Effect of Geometry Factors on Dynamic Fracture Behavior for Mechanical Heterogeneous Welded Joint

Abstract:

Welded joint is a mechanical heterogeneous body, which is composed of base metal, weld metal and heat affected zone (HAZ). Many welded structures endure dynamic load in service. Mechanical heterogeneity has important influence on dynamic fracture behaviour of welded joint. In the present investigation, dynamic fracture parameter of J-integral of undermatched three-point-bending (TPB) welded joint specimens containing longitudinal crack with different geometry were computed.
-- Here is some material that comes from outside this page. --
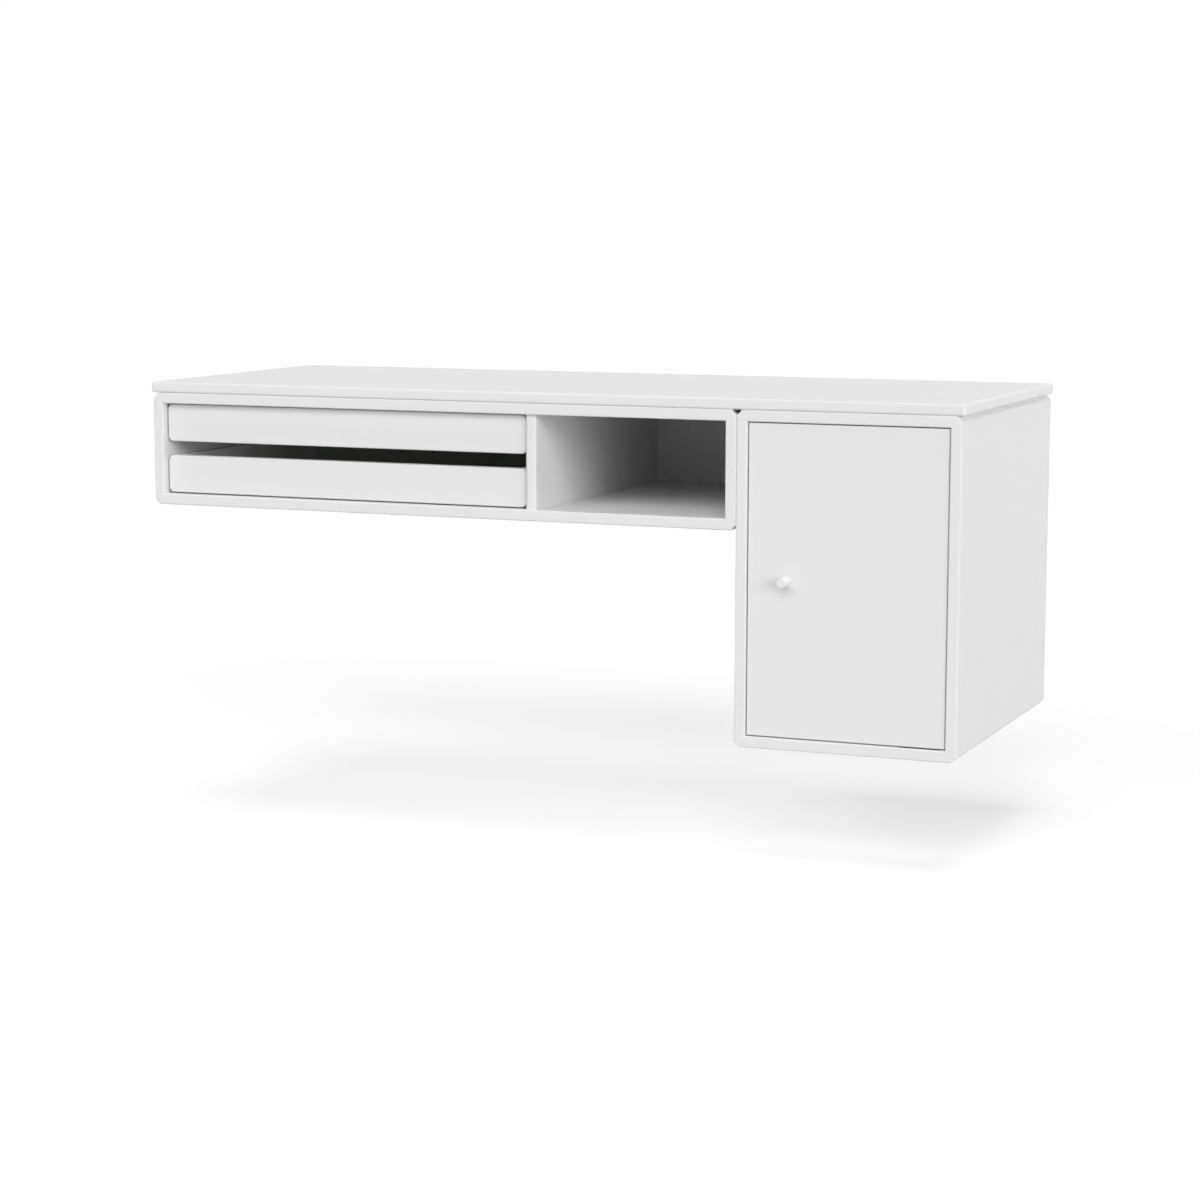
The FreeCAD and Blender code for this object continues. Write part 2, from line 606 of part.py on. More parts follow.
def tray_back(level, origin):
    body = new_body(f"{level}_tray_back", origin)
    loop = rectangle("tray_board", "0", f"{TRAY_WIDTH} - tray_board", TRAY_HEIGHT)
    grow(body, FRONT, outlines(body, FRONT, [loop], f"{TRAY_LENGTH} - tray_board"), "tray_board", 1)
    ease(body, lambda edge, sides: "z+" in sides and bool(sides & {"y-", "y+"}), "tray_top_ease")
    floor_slot(body, "tray_board", f"{TRAY_WIDTH} - tray_board")
    for inner, way in (("tray_board", 1), (f"{TRAY_WIDTH} - tray_board", -1)):
        drill(body, SIDE, BACK_DOWEL, [("dowel_diameter", DOWEL_DEEP, 0.0)], inner, way)


def tray_bottom(level, origin):
    body = new_body(f"{level}_tray_bottom", origin)
    reach = "tray_board - tray_floor_tongue"
    loop = rectangle(
        reach,
        "tray_front_thickness - tray_floor_tongue",
        f"{TRAY_WIDTH} - ({reach})",
        f"{TRAY_LENGTH} - tray_board + tray_floor_tongue",
    )
    grow(body, TOP, outlines(body, TOP, [loop], "tray_floor_lift"), "tray_floor", 1)


def tray_dowels(level, origin):
    body = new_body(f"{level}_tray_dowels", origin)
    pegs(body, FRONT, FRONT_DOWELS, DOWEL, "tray_front_thickness - dowel_seat", 1)
    pegs(body, SIDE, BACK_DOWEL, DOWEL, "tray_board - dowel_seat", 1)
    pegs(body, SIDE, BACK_DOWEL, DOWEL, f"{TRAY_WIDTH} - tray_board + dowel_seat", -1)
    bevel(body, rims, "dowel_chamfer")


RUNNER_SCREW_PLACES = [
    "runner_screw_inset",
    f"{RUNNER_LENGTH} / 2",
    f"{RUNNER_LENGTH} - runner_screw_inset",
]


def runner(level, name):
    """A strip on the unit's side or on the divider, countersunk for its screws."""
    wall = "board" if name == "left" else DIVIDER_LEFT
    way = 1 if name == "left" else -1
    lift = f"(-low_height + board + {TRAY_LIFTS[level]} + {GROOVE_LIFT})"
    body = new_body(f"{level}_{name}_runner", LOW_ORIGIN)
    loop = rectangle(
        RUNNER_START,
        f"{lift} - runner_height / 2",
        f"{RUNNER_START} + {RUNNER_LENGTH}",
        f"{lift} + runner_height / 2",
    )
    grow(body, SIDE, outlines(body, SIDE, [loop], wall), RUNNER_THICKNESS, way)
    free = "x+" if name == "left" else "x-"
    ease(body, lambda edge, sides: {free} < sides and bool(sides & {"y-"}), "runner_nose")
    places = [(f"{RUNNER_START} + {along}", lift) for along in RUNNER_SCREW_PLACES]
    face = f"({wall} + {way} * {RUNNER_THICKNESS})"
    drill(body, SIDE, places, [("runner_screw_diameter", RUNNER_THICKNESS, 0.0)], face, -way)
    drill(body, SIDE, places, [("runner_screw_head", "runner_screw_head_height", -45.0)], face, -way)
    board_body = low["left_side"] if name == "left" else divider
    drill(board_body, SIDE, places, [("runner_screw_diameter", "runner_screw_bite", 0.0)], wall, -way)
    length = f"({RUNNER_THICKNESS} + runner_screw_bite)"
    pegs(runner_screws, SIDE, places, [("runner_screw_diameter", length, 0.0)], face, -way)
    pegs(runner_screws, SIDE, places, [("runner_screw_head", "runner_screw_head_height", -45.0)], face, -way)


runner_screws = new_body("runner_screws", LOW_ORIGIN)
for level in ("upper", "lower"):
    origin = tray_origin(level)
    tray_front(level, origin)
    tray_side(level, "left", origin)
    tray_side(level, "right", origin)
    tray_back(level, origin)
    tray_bottom(level, origin)
    tray_dowels(level, origin)
    runner(level, "left")
    runner(level, "right")

# ---------------------------------------------------------------------------------------------------------------
# Connectors that clamp the cupboard to the low unit: a bolt from the cupboard into a sleeve from the low unit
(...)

The strain rate near crack tip reaches 103 under the impact velocity of 5m/s, so dynamic properties under corresponding strain rate should be used in dynamic analysis. The results of instrumented impact experiment were used as the input parameters in the computation. Dynamic J-integral was evaluated using virtual crack extension (VCE) method of MARC finite element code in 3-D condition. Dynamic J-integral evaluated by VCE method is path independent. The value of dynamic J-integral curve increases with loading time smoothly, so inertia force has little influence on dynamic J-integral. The values of dynamic J-integral decrease with increase of weld width. When the weld width is bigger than 5mm the influence of base material on weld metal is not evident. The influence of initial crack length on dynamic J-integral is complicate. The value of dynamic J-integral of the computation model with initial crack length of a/W=1/4 is the highest, and that of the computation model with initial crack length of a/W=1/8 is the lowest. The results are helpful for dynamic fracture evaluation of macro-heterogeneous welded joints.